The court decision on Monday marked a symbolic step forward for the region, and could ripple to countries like Chile, where abortion is highly restricted and whose president-elect, Gabriel Boris, has promised to make the procedure freely available.
Yet the issue has still been divisive in Colombia and much of the region.
About 60 percent of Colombians support the legalisation of the procedure, but only a fourth believe abortion should be completely legalised without limits like the ones currently in place, according to a September IPSOS poll.
In 2020, when the court was last considering another abortion case that maintained previous law, the country’s right-wing President Ivan Duque said expanding abortion access would be a “very hard change”.
“I’m pro-life.

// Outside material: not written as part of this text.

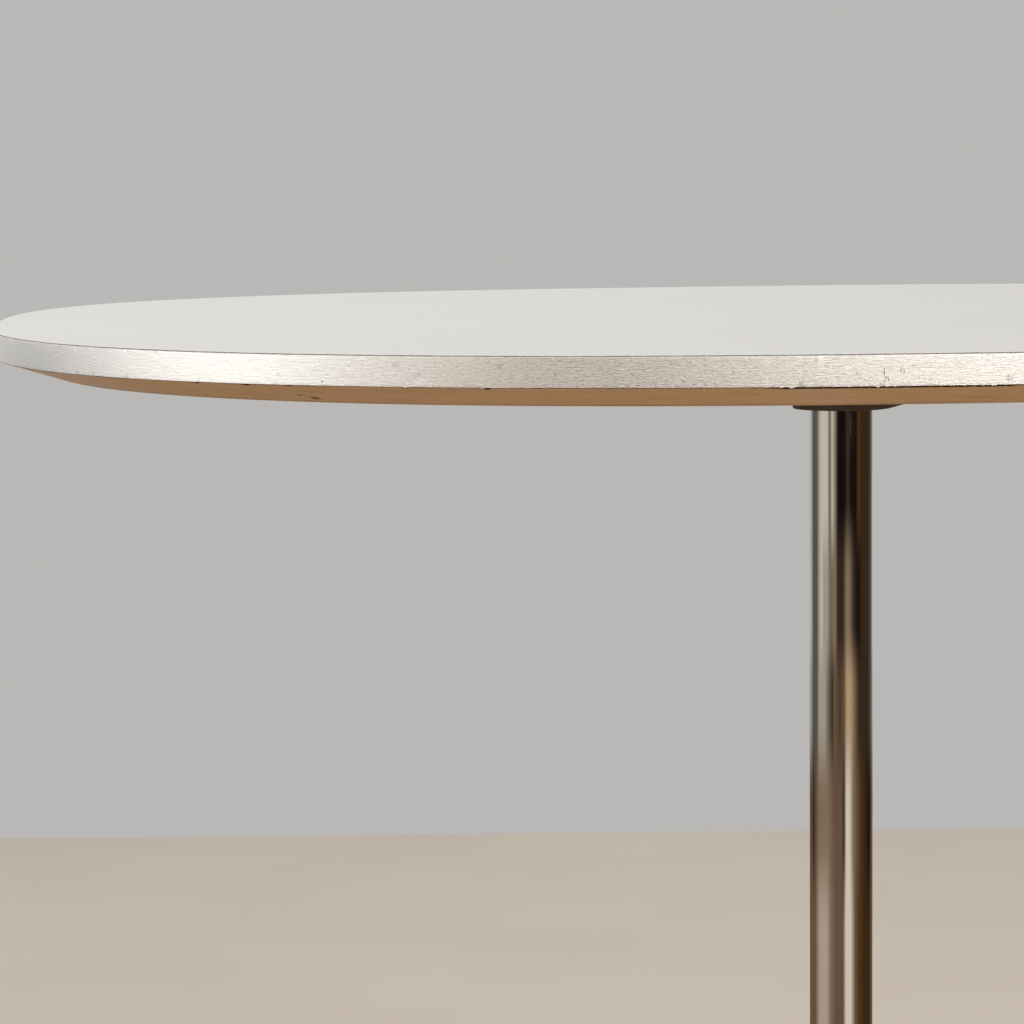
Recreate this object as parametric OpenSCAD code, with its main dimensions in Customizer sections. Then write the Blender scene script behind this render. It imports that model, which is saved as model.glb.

I believe life starts at conception,” he said.
Despite Argentina’s legalisation, many doctors in the country have continued to refuse to perform the procedure on moral grounds, spurring on concerns by observers that the same could happen in Colombia or Mexico.
“There is always going to be a doctor that is going to exercise conscientious objection,” said Paula Avila-Guillen of the Women’s Equality Center.
Still, for Quintero, who had a clandestine abortion decades ago, the decision marks a sign of change not just in her country, but across the region.
“These decisions show that the world is moving forward,” Quintero said.